The difficulty is that if everything is the product of an efficient cause, then nothing can act as an efficient cause of any other thing, until it has itself been produced by an efficient cause.

But if everything must be produced by another thing before it can produce any other things, how was any effect ever produced?

A common way to attempt to evade this problem is to push the problem further and further back in time. But the problem of efficient causality doesn’t go away just because you push the chain of causality back billions of years.

To see this more clearly, let’s imagine a particular man (let’s call him Tom) who has a son. Tom is the efficient cause of his son’s existence, his son is the efficient cause of the existence of his grandchildren, his grandchildren are the efficient cause of the existence of his great-grandchildren, and so on, for all future generations. The existence of each generation is dependent on every generation in the chain. If Tom hadn’t existed then, his great-grandchildren wouldn’t exist now.

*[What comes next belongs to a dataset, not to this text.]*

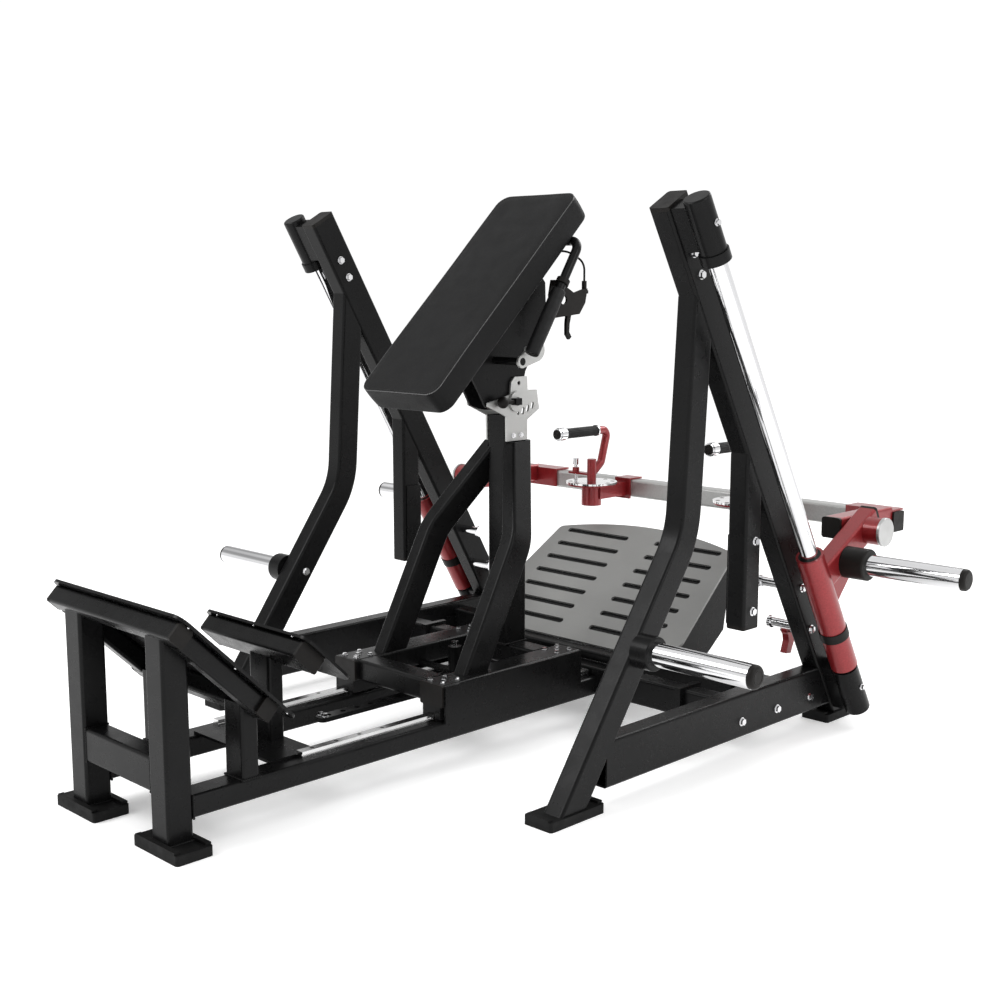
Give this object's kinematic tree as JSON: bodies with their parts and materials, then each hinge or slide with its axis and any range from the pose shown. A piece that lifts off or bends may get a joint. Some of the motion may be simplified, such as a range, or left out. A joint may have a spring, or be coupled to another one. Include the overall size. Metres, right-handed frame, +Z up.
{
  "type": "leg press machine",
  "caption": "Plate-loaded leg press: prone tilting pad on a sliding sled, sloping footplate, and a red press carriage with a swing bar riding on inclined guide rods.",
  "frame": {"origin": "on the floor under the middle of the whole machine, halfway along each extent", "axes": "+Z up, +X across the machine to its right side, +Y from the step plates at the front to the press carriage at the rear"},
  "size_m": [1.956, 1.86, 1.2667],
  "materials": {
    "black_paint": "satin black powder coat",
    "red_paint": "glossy metallic red paint",
    "silver_paint": "satin silver-grey paint",
    "silver_plate": "brushed plate",
    "satin_plate": "satin grey foot plate",
    "bright_steel": "ground bright steel",
    "chrome": "polished hard chrome",
    "black_plastic": "moulded black plastic",
    "black_rubber": "matt rubber",
    "grip_rubber": "ribbed rubber",
    "grip_foam": "smooth closed foam",
    "black_vinyl": "fine-grained black upholstery"
  },
  "bodies": {
    "frame": {"right_side_rail": "black_paint", "left_side_rail": "black_paint", "right_front_leg": "black_paint", "left_front_leg": "black_paint", "side_beams": "black_paint", "foot_shoes": "black_rubber", "end_plugs": "black_plastic", "guide_rods": "chrome", "rod_ends": "black_paint", "storage_horns": "chrome", "horn_collars": "black_paint", "cross_beams": "black_paint", "base_tubes": "black_paint", "step_posts": "black_paint", "step_bars": "black_paint", "step_plates": "black_paint", "slide_rails": "bright_steel", "index_bar": "black_paint", "footplate": "satin_plate", "footplate_frame": "black_paint", "frame_bolts": "chrome", "stop_pins": "chrome"},
    "press_carriage": {"press_sleeves": "red_paint", "carriage_arms": "red_paint", "sleeve_bushes": "black_plastic", "load_horns": "chrome", "load_trim": "black_plastic", "pivot_shafts": "bright_steel"},
    "swing_bar": {"bar_arms": "red_paint", "cross_bar": "silver_paint", "bar_caps": "black_plastic", "handle_mounts": "red_paint", "index_discs": "bright_steel"},
    "right_handle_body": {"right_handle": "red_paint", "right_grip": "grip_rubber", "right_grip_end": "chrome"},
    "left_handle_body": {"left_handle": "red_paint", "left_grip": "grip_rubber", "left_grip_end": "chrome"},
    "right_plunger_body": {"right_plunger": "chrome"},
    "left_plunger_body": {"left_plunger": "chrome"},
    "sled": {"sled_frame": "black_paint", "bearing_blocks": "black_paint", "pad_column": "black_paint", "pad_legs": "black_paint", "head_plates": "silver_plate", "sled_bolts": "chrome", "sled_caps": "black_plastic"},
    "sled_brake_body": {"sled_brake": "bright_steel"},
    "pad_head": {"pad": "black_vinyl", "pad_bracket": "black_paint", "pad_lugs": "silver_plate", "hand_bars": "black_paint", "hand_grips": "grip_foam", "brake_housing": "black_plastic", "brake_cable": "black_rubber"},
    "brake_lever_body": {"brake_lever": "black_plastic"},
    "tilt_knob_body": {"tilt_knob": "black_plastic"},
    "right_hook_body": {"right_stop_hook": "red_paint"},
    "left_hook_body": {"left_stop_hook": "red_paint"}
  },
  "joints": [
    {"name": "carriage_press", "type": "slide", "parent": "frame", "child": "press_carriage", "axis": [0, -0.5, 0.866], "range_m": [0, 0.5]},
    {"name": "bar_swing", "type": "hinge", "parent": "press_carriage", "child": "swing_bar", "pos_m": [0, 0.684, 0.483], "axis": [1, 0, 0], "range_deg": [0, 45]},
    {"name": "right_handle_turn", "type": "hinge", "parent": "swing_bar", "child": "right_handle_body", "pos_m": [0.258, 0.76, 0.497], "axis": [0, 0, 1], "range_deg": [-90, 90]},
    {"name": "left_handle_turn", "type": "hinge", "parent": "swing_bar", "child": "left_handle_body", "pos_m": [-0.258, 0.76, 0.497], "axis": [0, 0, -1], "range_deg": [-90, 90]},
    {"name": "right_plunger_slide", "type": "slide", "parent": "right_handle_body", "child": "right_plunger_body", "axis": [0, 0, -1], "range_m": [0, 0.005]},
    {"name": "left_plunger_slide", "type": "slide", "parent": "left_handle_body", "child": "left_plunger_body", "axis": [0, 0, -1], "range_m": [0, 0.005]},
    {"name": "sled_slide", "type": "slide", "parent": "frame", "child": "sled", "axis": [0, 1, 0], "range_m": [-0.2, 0.04]},
    {"name": "pad_tilt", "type": "hinge", "parent": "sled", "child": "pad_head", "pos_m": [0, 0.149, 0.781], "axis": [1, 0, 0], "range_deg": [-10, 15]},
    {"name": "tilt_knob_pull", "type": "slide", "parent": "pad_head", "child": "tilt_knob_body", "axis": [0, -1, 0], "range_m": [0, 0.01]},
    {"name": "brake_squeeze", "type": "hinge", "parent": "pad_head", "child": "brake_lever_body", "pos_m": [0.105, 0.262, 1.005], "axis": [1, 0, 0], "range_deg": [-20, 0], "stiffness_Nm_per_rad": 0.6},
    {"name": "sled_brake_press", "type": "slide", "parent": "sled", "child": "sled_brake_body", "axis": [0, 0, -1], "range_m": [0, 0.0012]},
    {"name": "right_hook_swing", "type": "hinge", "parent": "frame", "child": "right_hook_body", "pos_m": [0.491, 0.643, 0.216], "axis": [1, 0, 0], "range_deg": [0, 60]},
    {"name": "left_hook_swing", "type": "hinge", "parent": "frame", "child": "left_hook_body", "pos_m": [-0.491, 0.643, 0.216], "axis": [1, 0, 0], "range_deg": [0, 60]}
  ],
  "couplings": [
    {"joint": "sled_brake_press", "follows": "brake_squeeze", "m_per_rad": -0.003438}
  ]
}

It is important to note further that while Tom can be an efficient cause in a chain of causation for all future generations of his family, he cannot be the cause of his own existence, nor of his parents, nor any of his ancestors. Tom only exists because of a previous sequence of efficient causes. He is as dependent on the existence of those efficient causes as his descendants are on his existence.

Further, we know Tom’s parents, and grandparents, and great-grandparents were also efficient causes and the products of efficient causes. We know that as human beings they could not have produced themselves but must have been produced by an efficient cause of the same nature.

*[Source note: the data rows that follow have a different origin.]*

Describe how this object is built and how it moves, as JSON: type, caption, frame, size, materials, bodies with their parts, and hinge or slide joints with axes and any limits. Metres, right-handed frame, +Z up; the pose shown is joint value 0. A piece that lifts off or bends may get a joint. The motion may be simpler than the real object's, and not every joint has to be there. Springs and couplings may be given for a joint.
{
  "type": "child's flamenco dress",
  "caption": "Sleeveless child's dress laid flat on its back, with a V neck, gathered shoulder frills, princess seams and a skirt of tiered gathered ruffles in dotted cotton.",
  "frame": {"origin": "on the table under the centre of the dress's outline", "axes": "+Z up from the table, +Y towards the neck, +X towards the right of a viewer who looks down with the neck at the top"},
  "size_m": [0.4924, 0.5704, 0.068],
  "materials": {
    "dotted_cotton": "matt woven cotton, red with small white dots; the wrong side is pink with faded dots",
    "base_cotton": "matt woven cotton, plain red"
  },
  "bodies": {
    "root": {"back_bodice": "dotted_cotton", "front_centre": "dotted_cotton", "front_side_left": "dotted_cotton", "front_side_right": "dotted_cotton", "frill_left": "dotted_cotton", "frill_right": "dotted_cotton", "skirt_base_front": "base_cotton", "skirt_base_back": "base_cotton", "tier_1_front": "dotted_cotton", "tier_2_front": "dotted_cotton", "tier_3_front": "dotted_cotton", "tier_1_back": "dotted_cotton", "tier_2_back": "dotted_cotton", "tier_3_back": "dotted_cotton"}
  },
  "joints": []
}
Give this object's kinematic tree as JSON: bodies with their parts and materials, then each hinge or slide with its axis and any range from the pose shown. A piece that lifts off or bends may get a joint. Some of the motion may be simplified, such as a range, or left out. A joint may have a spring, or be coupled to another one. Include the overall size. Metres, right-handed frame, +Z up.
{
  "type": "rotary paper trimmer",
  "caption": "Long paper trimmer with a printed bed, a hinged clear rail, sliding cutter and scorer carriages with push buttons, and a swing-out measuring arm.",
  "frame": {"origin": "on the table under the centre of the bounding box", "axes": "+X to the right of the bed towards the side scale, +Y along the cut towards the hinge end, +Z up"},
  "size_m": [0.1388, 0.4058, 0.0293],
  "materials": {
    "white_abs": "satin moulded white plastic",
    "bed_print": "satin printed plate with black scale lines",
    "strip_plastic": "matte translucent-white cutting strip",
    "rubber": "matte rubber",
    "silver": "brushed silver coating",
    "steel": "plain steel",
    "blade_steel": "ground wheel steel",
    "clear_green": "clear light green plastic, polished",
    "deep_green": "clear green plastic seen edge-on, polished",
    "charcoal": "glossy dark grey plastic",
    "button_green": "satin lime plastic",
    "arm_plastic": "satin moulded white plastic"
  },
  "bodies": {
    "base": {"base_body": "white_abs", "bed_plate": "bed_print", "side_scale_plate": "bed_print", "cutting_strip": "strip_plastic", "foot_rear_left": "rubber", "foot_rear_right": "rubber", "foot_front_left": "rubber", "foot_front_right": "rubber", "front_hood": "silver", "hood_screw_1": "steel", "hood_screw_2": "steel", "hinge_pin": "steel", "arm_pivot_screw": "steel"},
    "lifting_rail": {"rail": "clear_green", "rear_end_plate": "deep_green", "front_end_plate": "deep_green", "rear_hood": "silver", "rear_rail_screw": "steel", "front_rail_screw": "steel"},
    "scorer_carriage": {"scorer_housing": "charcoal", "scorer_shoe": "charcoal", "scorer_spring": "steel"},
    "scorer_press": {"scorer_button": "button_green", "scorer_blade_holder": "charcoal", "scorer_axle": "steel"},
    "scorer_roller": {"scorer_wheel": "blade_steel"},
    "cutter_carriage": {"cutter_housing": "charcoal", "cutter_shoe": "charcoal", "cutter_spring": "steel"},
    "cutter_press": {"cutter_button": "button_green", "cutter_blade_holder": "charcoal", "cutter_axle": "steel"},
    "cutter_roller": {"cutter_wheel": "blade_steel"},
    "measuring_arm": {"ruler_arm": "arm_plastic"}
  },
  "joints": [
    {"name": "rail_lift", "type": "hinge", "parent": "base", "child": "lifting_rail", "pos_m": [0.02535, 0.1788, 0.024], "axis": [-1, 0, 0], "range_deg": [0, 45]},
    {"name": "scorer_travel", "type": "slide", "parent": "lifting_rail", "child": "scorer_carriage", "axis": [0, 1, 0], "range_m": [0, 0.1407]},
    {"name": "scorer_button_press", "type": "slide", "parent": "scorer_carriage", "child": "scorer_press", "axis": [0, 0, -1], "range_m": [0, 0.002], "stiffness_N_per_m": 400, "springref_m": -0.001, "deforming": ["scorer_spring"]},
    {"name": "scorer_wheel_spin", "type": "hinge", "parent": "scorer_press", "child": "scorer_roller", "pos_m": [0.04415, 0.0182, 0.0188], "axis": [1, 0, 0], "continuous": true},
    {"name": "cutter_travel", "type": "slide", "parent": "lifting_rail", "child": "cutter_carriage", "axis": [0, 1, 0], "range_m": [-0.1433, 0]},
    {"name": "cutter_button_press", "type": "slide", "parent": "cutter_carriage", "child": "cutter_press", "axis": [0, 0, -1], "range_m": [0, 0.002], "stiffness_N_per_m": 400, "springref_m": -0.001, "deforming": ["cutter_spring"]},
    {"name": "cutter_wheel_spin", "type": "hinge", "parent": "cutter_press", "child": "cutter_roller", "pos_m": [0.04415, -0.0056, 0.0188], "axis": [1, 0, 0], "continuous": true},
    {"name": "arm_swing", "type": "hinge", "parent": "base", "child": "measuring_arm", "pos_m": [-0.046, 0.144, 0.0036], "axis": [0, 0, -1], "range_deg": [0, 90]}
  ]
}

Therefore, while we can entertain the idea that Tom’s line of descent may go forward in time indefinitely, we can’t trace the line of his ancestors back to infinity. That is, we cannot find a human ancestor who could have produced himself.

And evolution would not solve this. It would simply leave us with a longer sequence of efficient causes, none of which would have been able to produce itself. And what is true of human beings, or other living beings, is true of all the things of which we have sensory experience, without exception.

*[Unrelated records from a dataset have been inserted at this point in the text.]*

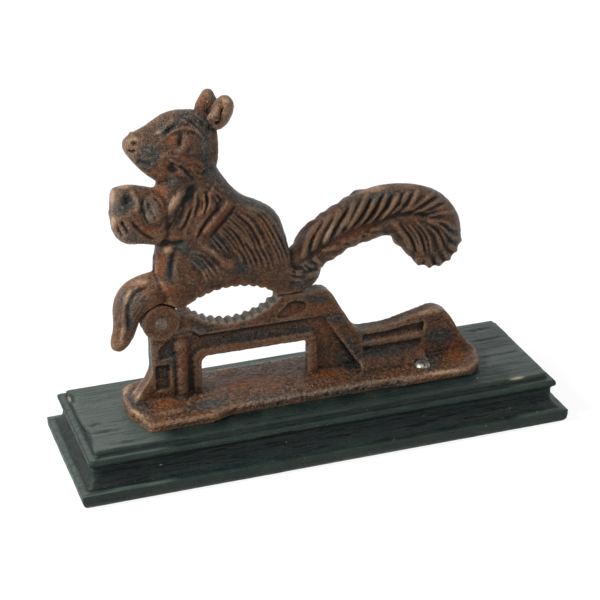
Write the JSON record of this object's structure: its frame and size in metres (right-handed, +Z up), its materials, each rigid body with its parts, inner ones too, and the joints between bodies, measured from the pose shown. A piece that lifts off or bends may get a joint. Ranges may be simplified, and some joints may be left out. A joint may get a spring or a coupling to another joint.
{
  "type": "lever nutcracker press",
  "caption": "Cast-iron squirrel nutcracker on a moulded wooden plinth: lifting the tail opens a toothed jaw and pressing it down cracks the nut.",
  "frame": {"origin": "middle of the plinth's underside", "axes": "+X along the plinth from the squirrel's nose to its tail, +Z up, -Y towards the user"},
  "size_m": [0.28, 0.093, 0.2042],
  "materials": {
    "cast_iron": "rough, rusty brown patina",
    "dark_wood": "dark green-black stain, matte",
    "rivet_iron": "rough, rusty brown patina",
    "screw_steel": "dull plated"
  },
  "bodies": {
    "base": {"wooden_base": "dark_wood", "jaw_frame": "cast_iron", "pivot_rivet": "rivet_iron", "front_flange_screw": "screw_steel", "rear_flange_screw": "screw_steel"},
    "lever": {"squirrel_lever": "cast_iron"}
  },
  "joints": [
    {"name": "lever_pivot", "type": "hinge", "parent": "base", "child": "lever", "pos_m": [-0.0837, 0, 0.0808], "axis": [0, -1, 0], "range_deg": [0, 38]}
  ]
}
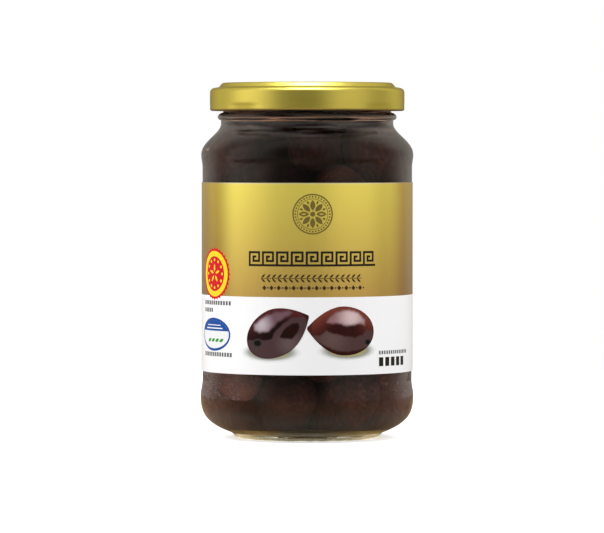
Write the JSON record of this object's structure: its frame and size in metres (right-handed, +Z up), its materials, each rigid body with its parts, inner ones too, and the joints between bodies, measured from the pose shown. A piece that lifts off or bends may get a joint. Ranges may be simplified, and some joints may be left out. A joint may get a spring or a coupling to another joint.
{
  "type": "jar of olives",
  "caption": "Round glass jar with a twist-off metal lid and a wrap-round paper label, packed with whole dark olives in brine.",
  "frame": {"origin": "middle of the foot ring's plane, under the middle of the jar", "axes": "+Z up along the jar's axis, -Y out of the front of the label, +X to the right when the label is read"},
  "size_m": [0.0728, 0.0728, 0.1213],
  "materials": {
    "glass": "clear, smooth",
    "gold_lacquer": "semi-gloss gold lacquer on tinplate",
    "label_paper": "printed, semi-gloss",
    "olive_skin": null
  },
  "bodies": {
    "root": {"jar": "glass", "lid": "gold_lacquer", "label": "label_paper", "olives": "olive_skin"}
  },
  "joints": []
}
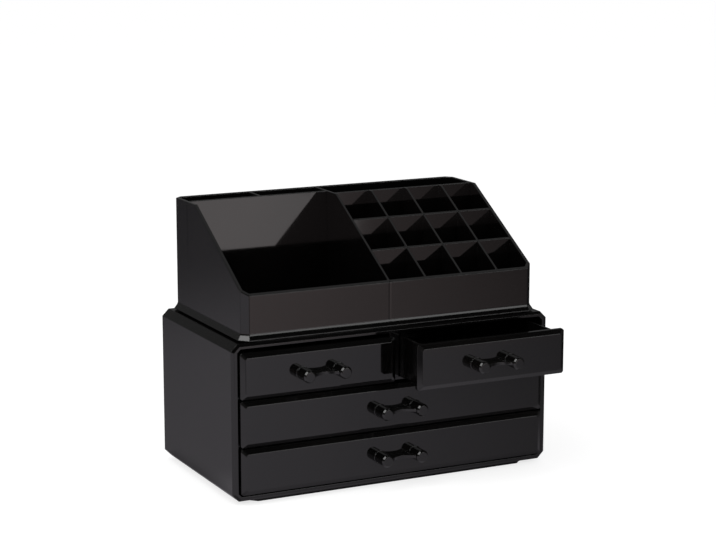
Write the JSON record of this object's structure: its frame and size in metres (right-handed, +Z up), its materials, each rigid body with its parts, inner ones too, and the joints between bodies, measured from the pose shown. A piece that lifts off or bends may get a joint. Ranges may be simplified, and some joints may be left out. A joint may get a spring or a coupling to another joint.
{
  "type": "brush holder with drawers",
  "caption": "Cosmetics organiser: a brush and lipstick tray with a sloping rim stands on a cabinet of sliding drawers with post handles.",
  "frame": {"origin": "centre of the cabinet's underside, on the surface it stands on", "axes": "+Z up, +X along the width to the right seen from the front, -Y out of the drawer fronts"},
  "size_m": [0.24, 0.1729, 0.1892],
  "materials": {
    "cabinet_black": "glossy moulded polystyrene",
    "tray_black": "glossy moulded polystyrene",
    "drawer_black": "glossy moulded polystyrene, slightly duller inside",
    "front_black": "mirror gloss moulded polystyrene",
    "handle_black": "glossy moulded plastic",
    "screw_steel": "zinc plated"
  },
  "bodies": {
    "cabinet": {"cabinet_shell": "cabinet_black", "back_panel": "cabinet_black", "lower_shelf": "cabinet_black", "upper_shelf": "cabinet_black", "centre_divider": "cabinet_black"},
    "drawer_bottom": {"drawer_box_bottom": "drawer_black", "drawer_front_bottom": "front_black", "handle_bottom": "handle_black", "handle_screws_bottom": "screw_steel"},
    "drawer_middle": {"drawer_box_middle": "drawer_black", "drawer_front_middle": "front_black", "handle_middle": "handle_black", "handle_screws_middle": "screw_steel"},
    "drawer_top_left": {"drawer_box_top_left": "drawer_black", "drawer_front_top_left": "front_black", "handle_top_left": "handle_black", "handle_screws_top_left": "screw_steel"},
    "drawer_top_right": {"drawer_box_top_right": "drawer_black", "drawer_front_top_right": "front_black", "handle_top_right": "handle_black", "handle_screws_top_right": "screw_steel"},
    "tray": {"tray_shell": "tray_black", "middle_partition": "tray_black", "brush_wall": "tray_black", "brush_divider": "tray_black", "row_divider_front": "tray_black", "row_divider_middle": "tray_black", "row_divider_back": "tray_black", "column_divider_1": "tray_black", "column_divider_2": "tray_black", "column_divider_3": "tray_black"}
  },
  "joints": [
    {"name": "bottom_drawer_slide", "type": "slide", "parent": "cabinet", "child": "drawer_bottom", "axis": [0, -1, 0], "range_m": [0, 0.085]},
    {"name": "middle_drawer_slide", "type": "slide", "parent": "cabinet", "child": "drawer_middle", "axis": [0, -1, 0], "range_m": [0, 0.085]},
    {"name": "top_left_drawer_slide", "type": "slide", "parent": "cabinet", "child": "drawer_top_left", "axis": [0, -1, 0], "range_m": [0, 0.085]},
    {"name": "top_right_drawer_slide", "type": "slide", "parent": "cabinet", "child": "drawer_top_right", "axis": [0, -1, 0], "range_m": [-0.029, 0.056]},
    {"name": "tray_lift", "type": "slide", "parent": "cabinet", "child": "tray", "axis": [0, 0, 1], "range_m": [0, 0.04]}
  ]
}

Therefore, St. Thomas writes:

Now in efficient causes it is not possible to go on to infinity, because in all efficient causes following in order, the first is the cause of the intermediate cause, and the intermediate is the cause of the ultimate cause, whether the intermediate cause be several, or only one.

The first cause in a sequence must exist, because, as we have seen, the existence of the later causes is dependent on it. Each intermediate cause is subordinated to the preceding cause. If Tom hadn’t existed, neither would his grandchildren. If Tom’s first ancestor hadn’t existed, neither would Tom. To take either of these men away, is to take away all their descendants.

As St. Thomas says:

Now to take away the cause is to take away the effect. Therefore, if there be no first cause among efficient causes, there will be no ultimate, nor any intermediate cause.

But we have seen that there can be no first efficient cause, which is of such a nature as to itself be the effect of another cause. That is, a produced thing, like a human being or a machine, cannot be its own efficient cause. 

Therefore, to account for the universe that we observe with our senses, we must posit the existence of a first efficient cause, which is of such a nature as to be itself uncaused. There must be an uncaused cause. 

If such a being did not exist, we would be unable to account for a universe which consists of beings that cannot be their own efficient causes.  

And therefore St. Thomas Aquinas concludes: 

But if in efficient causes it is possible to go on to infinity, there will be no first efficient cause, neither will there be an ultimate effect, nor any intermediate efficient causes; all of which is plainly false. Therefore it is necessary to admit a first efficient cause, to which everyone gives the name of God. 

The being that is the First Efficient Cause is the principal cause of all the effects in the universe. It is the origin of all existence and all change. The being that is the Uncaused Cause necessarily has no origin and must therefore be eternal.  

This eternal being which causes all the other things that exist, is truly the being that is signified by the word “God.”